It's certainly implemented that way, except for iSCSI and
so on where the "hierarchy" is sort of multipath/abstract...

But also, what I was talking about was a bit different.
Yes, SCSI does need to be able to quiesce queues.  But
that doesn't mean that one of the other transports in
that hierarchy can't do so independently ... such as for
example USB-storage, or drive firmware.


> What I do on IDE is this:
> 
> The disk itself is the leaf of the PM tree. Actually, the callback goes
> to the ide_bus structure, since busses are what get the callbacks.
> ide_bus (but that could really be the disk struct device, it was just
> simple to put it there because it's generic for all IDE devices).
> 
> That callbacks are then turned into a special request that I send down
> the queue on suspend (and wait for it to complete) and that I inject at
> the head of the queue (and wait for it to complete eventually, that is
> optional, completion of resume can be asynchronous in some carefully
> chosen cases).

USB_SUSPEND just quiesces the whole queue.  All the drivers are told
to suspend, and if they do so then the queue will be empty.  If
they don't, the root hub will just disable the schedules when it's
told to suspend; it'll resume them later.  (Something I'd rather
discourage from happening, since disabling active schedules can
mean spinning with irqs blocked for several msecs.  But for now,
that'll be typical if CONFIG_PM without USB_SUSPEND.)

 
> The core IDE queue management will then make sure it accepts no other
> request after processing the PM suspend one, and will make sure all
> pending ones have been flushed out before processing it (it acts like a
> barrier).
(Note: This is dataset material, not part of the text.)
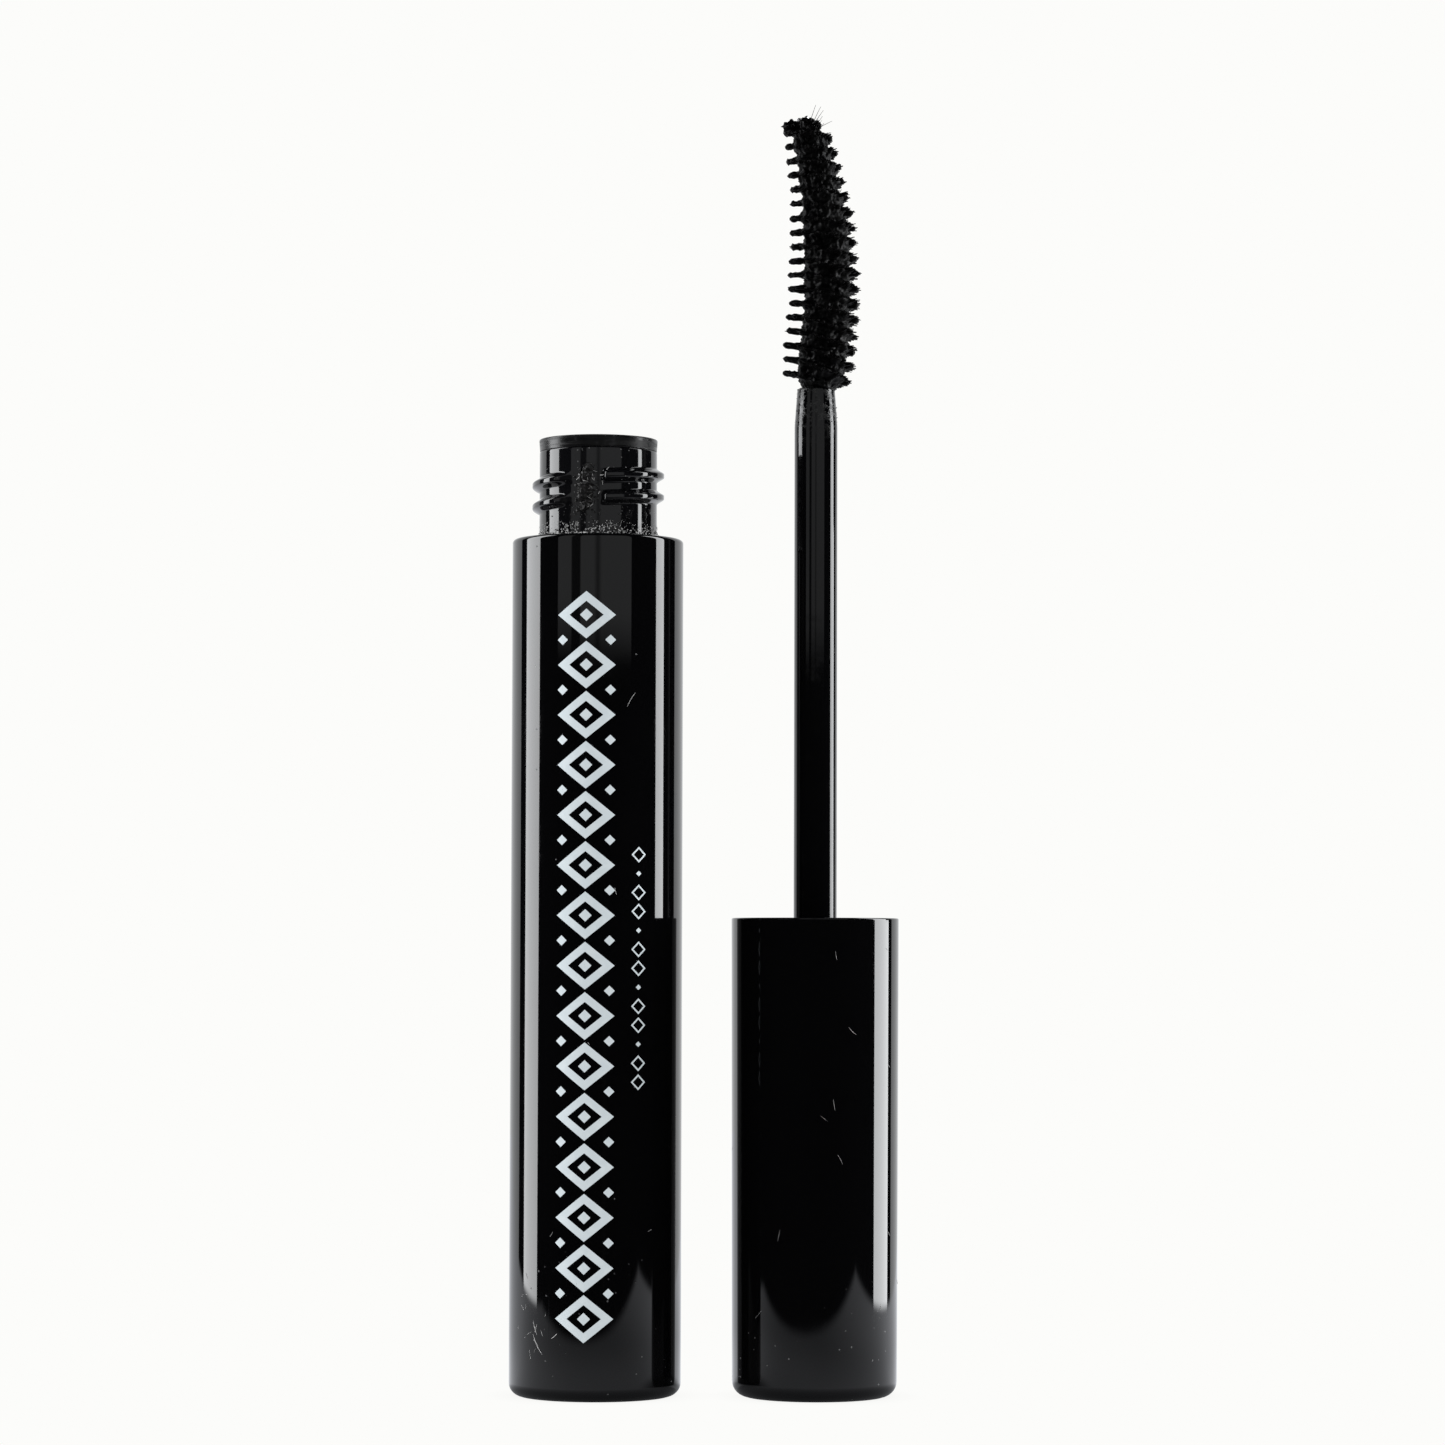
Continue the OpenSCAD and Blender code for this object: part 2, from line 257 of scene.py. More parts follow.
class Tree:
    """The nodes of a material or a world. A value may be a number, a colour or a link."""

    def __init__(self, owner, emptied=True):
        owner.use_nodes = True
        self.tree = owner.node_tree
        if emptied:
            self.tree.nodes.clear()

    def feed(self, socket, value):
        if isinstance(value, bpy.types.NodeSocket):
            self.tree.links.new(value, socket)
        else:
            socket.default_value = value

    def add(self, kind, *values, **named):
        """A node, with values for its first sockets and for the ones named."""
        node = self.tree.nodes.new(kind)
        for socket, value in zip(node.inputs, values):
            self.feed(socket, value)
        for name, value in named.items():
            self.feed(node.inputs[name.replace("_", " ")], value)
        return node

    def out(self, kind, *values, **named):
        return self.add(kind, *values, **named).outputs[0]

    def math(self, operation, first, second=0.0):
        node = self.add("ShaderNodeMath", first, second)
        node.operation = operation
        return node.outputs["Value"]

    def between(self, value, low, high, to_low=0.0, to_high=1.0):
        """value from low..high to to_low..to_high, held at the ends."""
        node = self.add("ShaderNodeMapRange", value, low, high, to_low, to_high)
        node.interpolation_type = "SMOOTHSTEP"
        return node.outputs["Result"]

    def times(self, first, second):
        return self.math("MULTIPLY", first, second)

    def plus(self, first, second):
        return self.math("ADD", first, second)

    def length_of(self, x, y):
        return self.math("SQRT", self.plus(self.times(x, x), self.times(y, y)))

    def ray(self, kind):
        return self.add("ShaderNodeLightPath").outputs[f"Is {kind} Ray"]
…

Once processing it, it then calls back a subdriver specific
> callback that processes the PM request in a state machine model (that's
> best suited for IDE: send taskfiles, gets called again on completion,
> maybe that's fine for SCSI too). Once the state machine at the subdriver
> level is complete, the PM request is "completed". For suspend, that
> means the queue stays blocked, which is why the resume request is
> directly injected at the head of the queue, triggering a special case in
> the IDE code to start the resume process.
> 
> This sounds complicated, but it's not very in practice (the
> implementation is simple).

Ditto for USB, though few drivers will try to handle
suspend/resume yet.   So the HCD has more to do with
making it be correct than I'd prefer.


> For scsi, the idea would be the same. The disk gets suspended (the leaf
> of the PM tree, provider of the request queue). sd() (or the core SCSI
> like I do on IDE to simplify) would get the callback, would then forge &
> send a PM request down the queue for the device. sd, st, etc...
> subdrivers would then have their own handling of it once the request
> reach them and the PM request would be treated as a barrier making sure
> previous pending stuff is completed.
> 
> I'll probably give a try at implementing that one of these day if I can
> find my cardbus adaptec scsi card :)

You could just do it with a usb-storage device.
Don't you have a Swiss Army Knife with USB?  ;)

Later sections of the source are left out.